The nitro and chloro derivatives of phenols are xenobiotics. Active carbon (AC) is often used for the removal of such substances from natural, drinking, and waste waters. To a large extent, the economic feasibility of using AC depends on the method of their regeneration. Upon treating AC with an alkaline solution, the adsorbed phenols are ionized because of their weak acidic properties. The formed phenolate ions are desorbed from the carbon surface because of their lower adsorption energy and AC is regenerated. The study of low-temperature desorption of phenol derivatives is relevant for the development of technology for the regeneration of AC and biologically active carbon (BAC) directly in adsorbers that are made of modern composite (fiberglass) materials that are not designed for operating at temperatures higher than 40–50°C. The low-temperature alkaline desorption of 2-nitrophenol (NP) from equilibrium exhausted AC (reagent : AC ratio 10 : 1) is studied under laboratory static conditions in the mode of single-batch processing.
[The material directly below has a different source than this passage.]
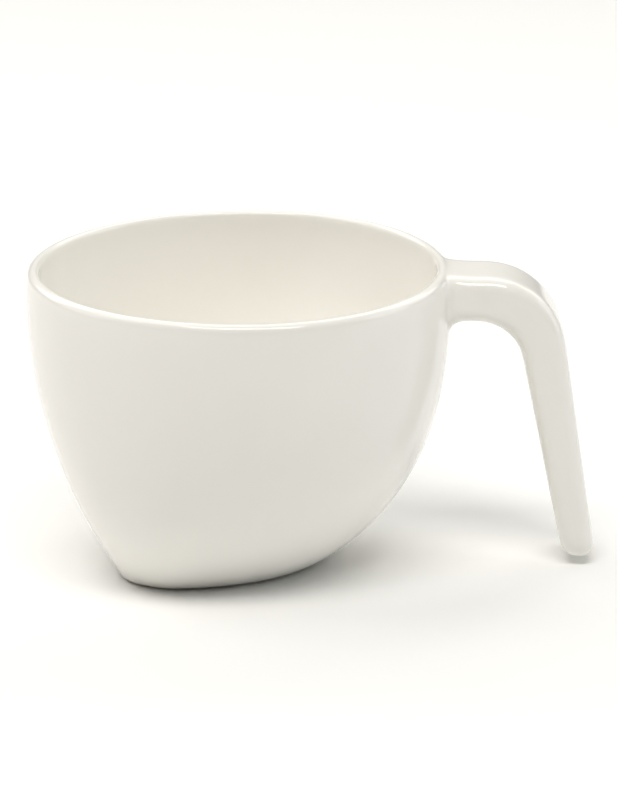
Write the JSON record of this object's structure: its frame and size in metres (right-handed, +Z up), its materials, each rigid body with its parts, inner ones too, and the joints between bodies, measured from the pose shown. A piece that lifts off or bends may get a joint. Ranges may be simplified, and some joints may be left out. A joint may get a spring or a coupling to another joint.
{
  "type": "shaving mug",
  "caption": "Wide glazed white porcelain mug with a small offset foot and a flat strap handle that hangs from the rim and ends free.",
  "frame": {"origin": "on the flat foot, in the plane it rests on, straight below the middle of the rim", "axes": "+X from the cup toward the handle, +Y to the back, +Z up out of the open top"},
  "size_m": [0.1427, 0.106, 0.077],
  "materials": {
    "glaze": "clear warm white glaze, glossy",
    "porcelain": "fired unglazed body, fine and matte",
    "slip": "fired slip, matte"
  },
  "bodies": {
    "root": {"bowl": "porcelain", "handle": "porcelain", "handle_slip": "slip", "glaze": "glaze"}
  },
  "joints": []
}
The optimal alkali concentration (0.1 M) providing the maximum degree of sorbent recovery is determined. It is found that the degree of desorption of NP (5.7–45.6%) depends on the equilibrium concentration of sorbent saturation. The lower the equilibrium concentration at which AC exhausts, the lower the efficiency of alkaline regeneration of AC. The efficiency of NP desorption for operating temperatures of 15–35°C is verified. An increase in the temperature of reagent in the studied range does not lead to a substantial increase in the degree of desorption, but reduces the time required to establish the equilibrium of desorption by a factor of 1.5. More than 85–90% of equilibrium 2-nitrophenol desorbed from AC is removed in the first 4 to 8 h of treatment. Compared to microbial treatment, alkaline desorption allows one to achieve higher levels of AC regeneration (by 10–20%) and shorter processing times (100 times faster), which indicates the promising future for inclusion of this operation into bioadsorption technologies.